→ Available data:
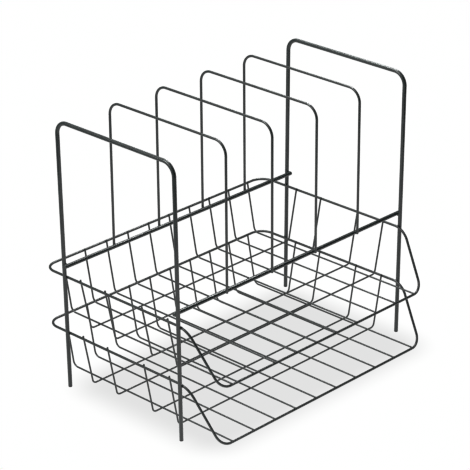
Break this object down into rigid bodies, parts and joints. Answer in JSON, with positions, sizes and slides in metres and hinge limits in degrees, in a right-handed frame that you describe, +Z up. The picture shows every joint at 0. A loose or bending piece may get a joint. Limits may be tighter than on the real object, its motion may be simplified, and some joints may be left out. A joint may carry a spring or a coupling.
{
  "type": "desktop file sorter",
  "caption": "Welded wire desk sorter: inverted-U uprights hold files on edge above two stacked open-front letter trays.",
  "frame": {"origin": "on the desk, under the middle of the whole sorter", "axes": "+X along the sorter's length to the right-hand end frame, +Y to the back (the trays open towards -Y), +Z up"},
  "size_m": [0.338, 0.2451, 0.2983],
  "materials": {
    "frame_coating": "charcoal powder coat, semi-gloss",
    "rim_coating": "charcoal powder coat, semi-gloss",
    "mesh_coating": "charcoal powder coat, semi-gloss"
  },
  "bodies": {
    "sorter": {"end_frame_left": "frame_coating", "end_frame_right": "frame_coating", "rail_front": "frame_coating", "rail_back": "frame_coating", "divider_1": "rim_coating", "divider_2": "rim_coating", "divider_3": "rim_coating", "divider_4": "rim_coating", "lower_tray_rim": "rim_coating", "lower_tray_runner_01": "mesh_coating", "lower_tray_runner_02": "mesh_coating", "lower_tray_runner_03": "mesh_coating", "lower_tray_runner_04": "mesh_coating", "lower_tray_runner_05": "mesh_coating", "lower_tray_runner_06": "mesh_coating", "lower_tray_runner_07": "mesh_coating", "lower_tray_runner_08": "mesh_coating", "lower_tray_runner_09": "mesh_coating", "lower_tray_runner_10": "mesh_coating", "lower_tray_cross_wire_1": "mesh_coating", "lower_tray_cross_wire_2": "mesh_coating", "lower_tray_cross_wire_3": "mesh_coating", "lower_tray_cross_wire_4": "mesh_coating", "upper_tray_rim": "rim_coating", "upper_tray_runner_01": "mesh_coating", "upper_tray_runner_02": "mesh_coating", "upper_tray_runner_03": "mesh_coating", "upper_tray_runner_04": "mesh_coating", "upper_tray_runner_05": "mesh_coating", "upper_tray_runner_06": "mesh_coating", "upper_tray_runner_07": "mesh_coating", "upper_tray_runner_08": "mesh_coating", "upper_tray_runner_09": "mesh_coating", "upper_tray_runner_10": "mesh_coating", "upper_tray_cross_wire_1": "mesh_coating", "upper_tray_cross_wire_2": "mesh_coating", "upper_tray_cross_wire_3": "mesh_coating", "upper_tray_cross_wire_4": "mesh_coating"}
  },
  "joints": []
}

→ Set exercise:
Copy out each line exactly.

→ Answer to this problem:
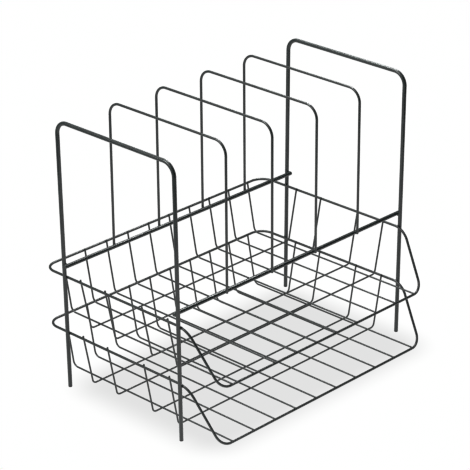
Break this object down into rigid bodies, parts and joints. Answer in JSON, with positions, sizes and slides in metres and hinge limits in degrees, in a right-handed frame that you describe, +Z up. The picture shows every joint at 0. A loose or bending piece may get a joint. Limits may be tighter than on the real object, its motion may be simplified, and some joints may be left out. A joint may carry a spring or a coupling.
{
  "type": "desktop file sorter",
  "caption": "Welded wire desk sorter: inverted-U uprights hold files on edge above two stacked open-front letter trays.",
  "frame": {"origin": "on the desk, under the middle of the whole sorter", "axes": "+X along the sorter's length to the right-hand end frame, +Y to the back (the trays open towards -Y), +Z up"},
  "size_m": [0.338, 0.2451, 0.2983],
  "materials": {
    "frame_coating": "charcoal powder coat, semi-gloss",
    "rim_coating": "charcoal powder coat, semi-gloss",
    "mesh_coating": "charcoal powder coat, semi-gloss"
  },
  "bodies": {
    "sorter": {"end_frame_left": "frame_coating", "end_frame_right": "frame_coating", "rail_front": "frame_coating", "rail_back": "frame_coating", "divider_1": "rim_coating", "divider_2": "rim_coating", "divider_3": "rim_coating", "divider_4": "rim_coating", "lower_tray_rim": "rim_coating", "lower_tray_runner_01": "mesh_coating", "lower_tray_runner_02": "mesh_coating", "lower_tray_runner_03": "mesh_coating", "lower_tray_runner_04": "mesh_coating", "lower_tray_runner_05": "mesh_coating", "lower_tray_runner_06": "mesh_coating", "lower_tray_runner_07": "mesh_coating", "lower_tray_runner_08": "mesh_coating", "lower_tray_runner_09": "mesh_coating", "lower_tray_runner_10": "mesh_coating", "lower_tray_cross_wire_1": "mesh_coating", "lower_tray_cross_wire_2": "mesh_coating", "lower_tray_cross_wire_3": "mesh_coating", "lower_tray_cross_wire_4": "mesh_coating", "upper_tray_rim": "rim_coating", "upper_tray_runner_01": "mesh_coating", "upper_tray_runner_02": "mesh_coating", "upper_tray_runner_03": "mesh_coating", "upper_tray_runner_04": "mesh_coating", "upper_tray_runner_05": "mesh_coating", "upper_tray_runner_06": "mesh_coating", "upper_tray_runner_07": "mesh_coating", "upper_tray_runner_08": "mesh_coating", "upper_tray_runner_09": "mesh_coating", "upper_tray_runner_10": "mesh_coating", "upper_tray_cross_wire_1": "mesh_coating", "upper_tray_cross_wire_2": "mesh_coating", "upper_tray_cross_wire_3": "mesh_coating", "upper_tray_cross_wire_4": "mesh_coating"}
  },
  "joints": []
}